The grievance sought to make Stewart a free agent it was considered a long shot at the time of its filing and, in fact, the grievance was rejected. Stewart, unable to attain free agency, enrolled at Eastern Florida State College, a two-year school that would’ve made him eligible for the 2019 draft.

Now, Ken Rosenthal reports, Stewart has pulled a crazy Ivan and is heading to Japan, having signed with the Fukuoka Softbank Hawks of the Japanese Pacific League. The terms of the deal aren’t known, but Rosenthal says Stewart was looking for a $7 million guarantee.

It’s a fascinating turn of events for Stewart who, this time last year, was considered perhaps the best amateur pitcher in baseball.
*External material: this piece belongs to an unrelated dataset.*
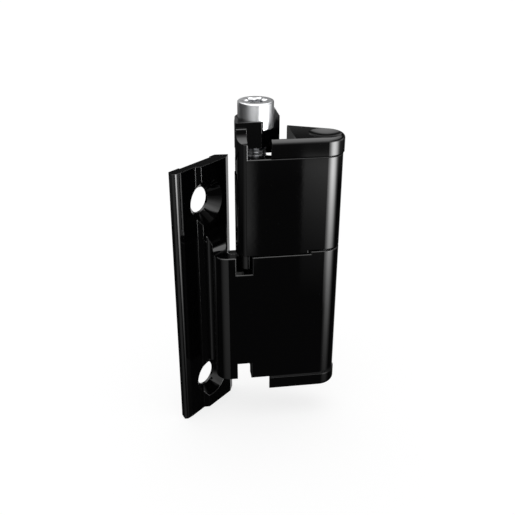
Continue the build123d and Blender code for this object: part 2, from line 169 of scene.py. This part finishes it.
def add_gloss(tree, shader, patch, low, high):
    """A roughness that wanders between two values over patches of about one size."""
    span = add_node(tree, "ShaderNodeMapRange", {
        "Value": lumps(tree, patch), "To Min": low, "To Max": high})
    tree.links.new(span.outputs["Result"], shader.inputs["Roughness"])


print("shaded edges take", EDGE_SAMPLES, "samples")


# %% [markdown]
# ## Black powder coat on zinc
#
# Powder is sprayed on dry and melts to one closed skin. It levels less than wet paint, so a faint
# orange peel stays in the gloss, and a finer pitting where the powder gassed out. Lumps of about a
# millimetre and much smaller ones are added for that. A picture of paint could do it too, but it
# would stretch on the casting's many sides.

# %% Powder coat
PEEL_SIZE = 1.1 * MM
PIT_SIZE = 0.14 * MM
PIT_SHARE = 0.1
PEEL_DEPTH = 0.001 * MM
CAST_EDGE = 0.18 * MM
COAT_PATCH = 6 * MM


def powder_coat():
    """Black powder coat with orange peel and fine pits."""
    material, tree, shader = new_material(
        "black_powder_coat", {"Base Color": srgb("#070708"), "IOR": 1.5})
    pits = add_node(tree, "ShaderNodeMath", {
        0: lumps(tree, PIT_SIZE), 1: PIT_SHARE}, operation="MULTIPLY")
    skin = add_node(tree, "ShaderNodeMath", {
        0: lumps(tree, PEEL_SIZE, detail=1.0), 1: pits.outputs[0]}, operation="ADD")
    add_relief(tree, shader, skin.outputs[0], PEEL_DEPTH, CAST_EDGE)
    add_gloss(tree, shader, COAT_PATCH, low=0.025, high=0.045)
    return material


FINISHES["black_paint"] = powder_coat()
print("made", FINISHES["black_paint"].name)


# %% [markdown]
# ## Moulded plastic
#
# The caps are black nylon. Their mould was spark eroded and then polished on the outside, so the
# gloss is close to the paint's, with a finer and more even grain. The bushes are a dull grey
# bearing plastic with a deeper grain. They lie inside the barrel and hardly ever show.

# %% Plastics
MOULD_GRAIN = 0.1 * MM
CAP_DEPTH = 0.0003 * MM
BUSH_DEPTH = 0.0012 * MM
MOULD_EDGE = 0.15 * MM
CAP_PATCH = 4 * MM


def cap_plastic():
    """Black moulded plastic with a fine spark-eroded grain."""
    material, tree, shader = new_material(
        "moulded_black_plastic", {"Base Color": srgb("#080809"), "IOR": 1.49})
    add_relief(tree, shader, lumps(tree, MOULD_GRAIN), CAP_DEPTH, MOULD_EDGE)
    add_gloss(tree, shader, CAP_PATCH, low=0.03, high=0.06)
    return material


def bush_plastic():
    """Dark bearing plastic with a dull moulded grain."""
    material, tree, shader = new_material(
        "bearing_plastic", {"Base Color": srgb("#3c3c3e"), "Roughness": 0.5, "IOR": 1.5})
    add_relief(tree, shader, lumps(tree, MOULD_GRAIN), BUSH_DEPTH, MOULD_EDGE)
    return material


FINISHES["cap_plastic"] = cap_plastic()
FINISHES["bush_plastic"] = bush_plastic()
print("made", FINISHES["cap_plastic"].name, "and", FINISHES["bush_plastic"].name)


# %% [markdown]
# ## Turned steel
#
# The screw, the pin and the washer are turned on a lathe, and the tool leaves fine rings round the
# axis. On a flat end the rings follow the distance from the axis, and on the side they follow the
# height. The sum of the two serves both, so one noise along that sum draws every ring. The screw's
# bright zinc plating and the pin's bare steel differ only in colour, and both are a little uneven
# in their gloss.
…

Being lowballed and having his health questioned by the Braves may have been a wakeup call to Stewart, however, about his chances of finding a quick path the bigs in the U.S. If the shine did come off of his prospect status in the past year here, there’s every reason to believe that $7 million and a path to the bigs in Japan is a much better deal than several million less and a path to the bigs in America.

He’ll be worth watching over the next few years, that’s for sure. Both for his own sake and to see if, in this era of Major League Baseball’s capping of amateur bonuses and teams’ habit of manipulating service time, going overseas becomes more attractive to American high schoolers and college players.